── Dataset section ──

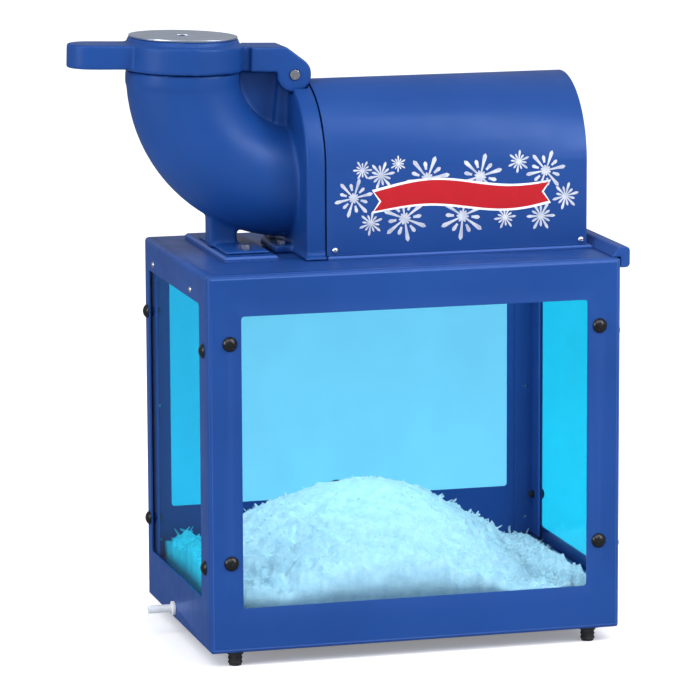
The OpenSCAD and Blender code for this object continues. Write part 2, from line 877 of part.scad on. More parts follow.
module motor_shell() {
    color([0.22, 0.23, 0.25]) placed() difference() {
        rod_x(shell_x0, shell_x1, mid_y, axle_z, motor_r);
        rod_x(shell_x0 - 1, shell_x1 + 1, mid_y, axle_z, motor_r - 3);
    }
}

module end_bell(x0, x1, bearing_x0) {
    difference() {
        rod_x(x0, x1, mid_y, axle_z, motor_r - 4);
        rod_x(x0 - 1, x1 + 1, mid_y, axle_z, shaft_r + 3);
        rod_x(bearing_x0 - 0.1, bearing_x0 + 12.1, mid_y, axle_z, 17.52);
        for (a = [30 : 60 : 330]) translate([x0 - 1, mid_y, axle_z]) rotate([a, 0, 0])
            translate([0, 0, 42]) rotate([0, 90, 0]) cylinder(r = 8, h = x1 - x0 + 2);
    }
}

front_bearing = bell_x0 + 4;
rear_bearing = bell_x1 - 16;

module motor_front_bell() {
    color([0.30, 0.31, 0.33]) placed() end_bell(bell_x0, shell_x0 - 0.2, front_bearing);
}

module motor_rear_bell() {
    color([0.30, 0.31, 0.33]) placed() end_bell(shell_x1 + 0.2, bell_x1, rear_bearing);
}

module motor_bearings() {
    color(bare_steel) placed() for (x = [front_bearing, rear_bearing]) difference() {
        rod_x(x, x + 12, mid_y, axle_z, 17.5);
        rod_x(x - 1, x + 13, mid_y, axle_z, shaft_r + 0.04);
    }
}

module motor_stator() {
    color([0.55, 0.35, 0.20]) placed() difference() {
        rod_x(shell_x0 + 20, shell_x1 - 20, mid_y, axle_z, motor_r - 3.2);
        rod_x(shell_x0 + 19, shell_x1 - 19, mid_y, axle_z, 39);
    }
}

module motor_rotor() {
    color(bare_steel) placed() difference() {
        rod_x(shell_x0 + 25, shell_x1 - 25, mid_y, axle_z, 38);
        rod_x(shell_x0 + 24, shell_x1 - 24, mid_y, axle_z, shaft_r + 0.02);
    }
}

module cooling_fan() {
    color(black_rubber) placed() difference() {
        union() {
            rod_x(fan_x, fan_x + 14, mid_y, axle_z, 16);
            rod_x(fan_x + 11, fan_x + 13, mid_y, axle_z, 54);
            for (a = [0 : 45 : 315]) translate([fan_x, mid_y, axle_z]) rotate([a, 0, 0])
                span([1, -1, 14], [12, 1, 53]);
        }
        rod_x(fan_x - 1, fan_x + 15, mid_y, axle_z, shaft_r + 0.02);
    }
}

module motor_cradle() {
    z0 = deck + plinth_h;
    color([0.22, 0.23, 0.25]) placed() difference() {
        union() {
            span([shell_x0 + 12, mid_y - 64, z0 + 0.1], [shell_x1 - 12, mid_y + 64, z0 + 4]);
            for (x = [shell_x0 + 14, shell_x1 - 20])
                span([x, mid_y - 50, z0 + 1], [x + 6, mid_y + 50, axle_z - 36]);
        }
        rod_x(shell_x0, shell_x1, mid_y, axle_z, motor_r + 0.1);
        cradle_bolt_places() rod_z(-12, 9, 0, 0, bolt_hole_r);
    }
}

module motor_bolts() {
    color(bare_steel) placed() cradle_bolt_places() {
        translate([0, 0, 4.1]) hex_prism(10, 5);
        translate([0, 0, -9]) cylinder(r = 3, h = 14);
    }
}

module start_capacitor() {
    color(black_rubber) placed() {
        rod_x(shell_x0 + 40, shell_x0 + 110, mid_y, axle_z + motor_r + 17.2, 17);
        span([shell_x0 + 50, mid_y - 10, axle_z + motor_r + 0.1],
             [shell_x0 + 100, mid_y + 10, axle_z + motor_r + 4]);
    }
}

// ---------------------------------------------------------------- hood

module motor_hood() {
    color(paint_blue) placed() difference() {
        along_x(hood_x0, hood_x1) arch(hood_r, hood_low);
        along_x(hood_x0 - 1, hood_x1 + 1) arch(hood_r - sheet, hood_low - 1);
        hood_screw_places() translate([0, 0, -6]) cylinder(r = screw_hole_r, h = 9);
        span([switch_x - 14.2, hood_back - 5, switch_z - 10.2],
             [switch_x + 14.2, hood_back + 1, switch_z + 10.2]);
        rod_y(hood_back - 5, hood_back + 1, gland_x, gland_z, 7.2);
    }
}

module hood_screw_places() {
    for (x = [hood_x0 + 10, hood_x1 - 7]) {
        translate([x, mid_y - hood_r, hood_low + 6]) rotate([90, 0, 0]) children();
        translate([x, mid_y + hood_r, hood_low + 6]) rotate([-90, 0, 0]) children();
    }
}

module hood_end_plate() {
    r = hood_r - sheet - gap;
    color(paint_blue) placed() difference() {
        along_x(hood_x1 - 4, hood_x1 - 2) arch(r, hood_low);
        for (z = [axle_z - 40 : 16 : axle_z + 56])
            along_x(hood_x1 - 5, hood_x1) soft_rect(mid_y - 52, mid_y + 52, z, z + 5, 2.4);
    }
}

module hood_brackets() {
    y0 = mid_y - hood_r + sheet + gap;
    color(paint_blue) placed() for (side = [0, 1]) translate([0, side * 2 * mid_y, 0])
        mirror([0, side, 0]) difference() {
            union() {
                span([hood_x0 + 2, y0, hood_low], [hood_x1 - 4.2, y0 + 2, hood_low + 14]);
                span([hood_x0 + 2, y0, hood_low], [hood_x1 - 4.2, y0 + 14, hood_low + 2]);
            }
            hood_screw_places() translate([0, 0, -8]) cylinder(r = screw_hole_r, h = 11);
        }
}

module hood_screws() {
    color(bare_steel) placed() hood_screw_places() small_screw(7);
}

module switch_bezel() {
    color(black_rubber) placed() difference() {
        union() {
            span([switch_x - 17, hood_back + 0.1, switch_z - 13],
                 [switch_x + 17, hood_back + 3, switch_z + 13]);
            span([switch_x - 14, hood_back - 24, switch_z - 10],
                 [switch_x + 14, hood_back + 1, switch_z + 10]);
        }
        span([switch_x - 11.5, hood_back - 14, switch_z - 8.5],
             [switch_x + 11.5, hood_back + 4, switch_z + 8.5]);
        rod_x(switch_x - 13, switch_x + 13, mid_y + hood_r - 6, switch_z, 1.55);
    }
}

// Rocker in its off position; its lower half stands proud
module power_rocker() {
    color([0.65, 0.10, 0.10]) placed() {
        along_x(switch_x - 11, switch_x + 11)
            polygon([[hood_back - 8.5, switch_z - 5], [hood_back - 8.5, switch_z + 5],
                     [hood_back + 0.5, switch_z + 8], [hood_back + 1.6, switch_z + 0.8],
                     [hood_back + 3.5, switch_z - 6.2]]);
        rod_x(switch_x - 12.6, switch_x + 12.6, hood_back - 6, switch_z, 1.5);
    }
}

module cord_gland() {
    color(black_rubber) placed() difference() {
        union() {
            rod_y(hood_back + 0.1, hood_back + 5, gland_x, gland_z, 10);
            rod_y(hood_back - 8, hood_back + 2, gland_x, gland_z, 7);
        }
        rod_y(hood_back - 9, hood_back + 6, gland_x, gland_z, 4.2);
    }
}

// ---------------------------------------------------------------- one line per sub-part

front_panel();
left_panel();
right_panel();
rear_frame();
top_deck();
floor_plate();
corner_posts();
deck_rails();
melt_tray();
ice_rack();
front_window();
left_window();
right_window();
window_domes();
window_nuts();
panel_screws();
rubber_feet();
foot_bolts();
drain_spigot();
drain_nut();
shaved_ice();
rear_door();
door_hinge_fixed();
door_hinge_leaf();
door_hinge_pin();
door_knob();
deck_lip();
head_pad();
motor_plinth();
head_casting();
head_bolts();
hinge_pin();
pusher_lid();
lid_disc();
pusher_arm();
pusher_plate();
pusher_screws();
ice_chute();
cutter_disc();
cutter_blades();
blade_screws();
cutter_nut();
drive_shaft();
motor_shell();
motor_front_bell();
motor_rear_bell();
motor_bearings();
motor_stator();
motor_rotor();
cooling_fan();
motor_cradle();
motor_bolts();
start_capacitor();
motor_hood();
hood_end_plate();
hood_brackets();
hood_screws();
switch_bezel();
power_rocker();
cord_gland();
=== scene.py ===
"""Looks for the countertop ice shaver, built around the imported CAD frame."""

import json
import math

import bmesh
import bpy
import numpy as np
from mathutils import Matrix, Vector, noise


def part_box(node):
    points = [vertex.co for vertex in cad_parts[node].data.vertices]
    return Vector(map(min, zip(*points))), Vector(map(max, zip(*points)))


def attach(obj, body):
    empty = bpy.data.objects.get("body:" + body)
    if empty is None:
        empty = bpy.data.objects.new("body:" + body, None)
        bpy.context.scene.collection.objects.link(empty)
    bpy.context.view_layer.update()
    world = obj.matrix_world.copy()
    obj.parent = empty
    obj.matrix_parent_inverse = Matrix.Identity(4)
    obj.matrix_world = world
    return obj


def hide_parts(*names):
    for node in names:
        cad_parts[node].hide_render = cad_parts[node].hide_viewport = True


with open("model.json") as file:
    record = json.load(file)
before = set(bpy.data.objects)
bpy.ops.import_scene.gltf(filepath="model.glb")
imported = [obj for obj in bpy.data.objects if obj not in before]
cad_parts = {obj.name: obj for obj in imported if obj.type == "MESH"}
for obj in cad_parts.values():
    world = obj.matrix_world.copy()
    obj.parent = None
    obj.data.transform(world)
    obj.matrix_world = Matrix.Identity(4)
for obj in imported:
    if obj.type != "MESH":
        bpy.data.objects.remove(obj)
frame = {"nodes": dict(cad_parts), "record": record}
NODES = frame["nodes"]
BODIES = frame["record"]["behaviour"]["bodies"]
BODY_OF = {n: b for b, members in BODIES.items() for n in members}
SLOT_OF = {s["node"]: s["material_slot"] for s in frame["record"]["subparts"]}
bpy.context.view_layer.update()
MM = 0.001


# ------------------------------------------------------------------ materials

class Shader:
    """A node material around one Principled shader, with short names for what it uses."""

    def __init__(self, name, base, roughness, metallic=0.0, **sockets):
        self.mat = bpy.data.materials.new(name)
        self.mat.use_nodes = True
        self.tree = self.mat.node_tree
        self.main = self.tree.nodes["Principled BSDF"]
        self.out = self.tree.nodes["Material Output"]
        self.set(self.main, "Base Color", (*base, 1))
        self.set(self.main, "Roughness", roughness)
        self.set(self.main, "Metallic", metallic)
        for key, value in sockets.items():
            self.set(self.main, key.replace("_", " "), value)
        self.place = self.node("ShaderNodeTexCoord").outputs["Object"]
        self.normal = None

    def set(self, node, socket, value):
        node.inputs[socket].default_value = value

    def node(self, kind, **settings):
        made = self.tree.nodes.new(kind)
        for key, value in settings.items():
            setattr(made, key, value)
        return made

    def link(self, source, target):
        self.tree.links.new(source, target)

    def stretched(self, scale):
        """Object coordinates, scaled by a different amount along each axis."""
        mapping = self.node("ShaderNodeMapping")
        self.link(self.place, mapping.inputs["Vector"])
        mapping.inputs["Scale"].default_value = scale
        return mapping.outputs["Vector"]

    def noise(self, scale, detail=2.0, rough=0.5, place=None):
        made = self.node("ShaderNodeTexNoise")
        self.link(place or self.place, made.inputs["Vector"])
        self.set(made, "Scale", scale)
        self.set(made, "Detail", detail)
        self.set(made, "Roughness", rough)
        return made.outputs["Fac"]

    def cells(self, scale, place=None):
        made = self.node("ShaderNodeTexVoronoi")
        self.link(place or self.place, made.inputs["Vector"])
        self.set(made, "Scale", scale)
        return made.outputs["Distance"]

    def remap(self, source, low, high, from_low=0.3, from_high=0.7):
        made = self.node("ShaderNodeMapRange")
        self.link(source, made.inputs["Value"])
        self.set(made, "From Min", from_low)
        self.set(made, "From Max", from_high)
        self.set(made, "To Min", low)
        self.set(made, "To Max", high)
        return made.outputs["Result"]

    def mix(self, share, first, second):
        """Two colours, or colour sockets, mixed by the share socket."""
        made = self.node("ShaderNodeMix", data_type="RGBA")
        self.link(share, made.inputs["Factor"])
        for socket, value in ((made.inputs[6], first), (made.inputs[7], second)):
            if isinstance(value, tuple):
                socket.default_value = (*value, 1)
            else:
                self.link(value, socket)
        return made.outputs[2]

    def bump(self, height, distance, strength=1.0):
        """Stacks one more layer of bump, its distance in metres."""
        made = self.node("ShaderNodeBump")
        self.set(made, "Distance", distance)
        self.set(made, "Strength", strength)
        self.link(height, made.inputs["Height"])
        if self.normal is not None:
            self.link(self.normal, made.inputs["Normal"])
        self.normal = made.outputs["Normal"]
        self.link(self.normal, self.main.inputs["Normal"])

    def colour(self, socket):
        self.link(socket, self.main.inputs["Base Color"])

    def roughness(self, socket):
        self.link(socket, self.main.inputs["Roughness"])

    def edges(self, low=0.515, high=0.60):
        """Share of a surface that is a raised edge."""
        geometry = self.node("ShaderNodeNewGeometry")
        return self.remap(geometry.outputs["Pointiness"], 0, 1, low, high)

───

[Exercise description]: Your task is to give again the lines from the one containing "before = set(bpy.data.objects)" to the one containing "node material around", both lines included, exactly and without anything added.

[Result]:
before = set(bpy.data.objects)
bpy.ops.import_scene.gltf(filepath="model.glb")
imported = [obj for obj in bpy.data.objects if obj not in before]
cad_parts = {obj.name: obj for obj in imported if obj.type == "MESH"}
for obj in cad_parts.values():
    world = obj.matrix_world.copy()
    obj.parent = None
    obj.data.transform(world)
    obj.matrix_world = Matrix.Identity(4)
for obj in imported:
    if obj.type != "MESH":
        bpy.data.objects.remove(obj)
frame = {"nodes": dict(cad_parts), "record": record}
NODES = frame["nodes"]
BODIES = frame["record"]["behaviour"]["bodies"]
BODY_OF = {n: b for b, members in BODIES.items() for n in members}
SLOT_OF = {s["node"]: s["material_slot"] for s in frame["record"]["subparts"]}
bpy.context.view_layer.update()
MM = 0.001


# ------------------------------------------------------------------ materials

class Shader:
    """A node material around one Principled shader, with short names for what it uses."""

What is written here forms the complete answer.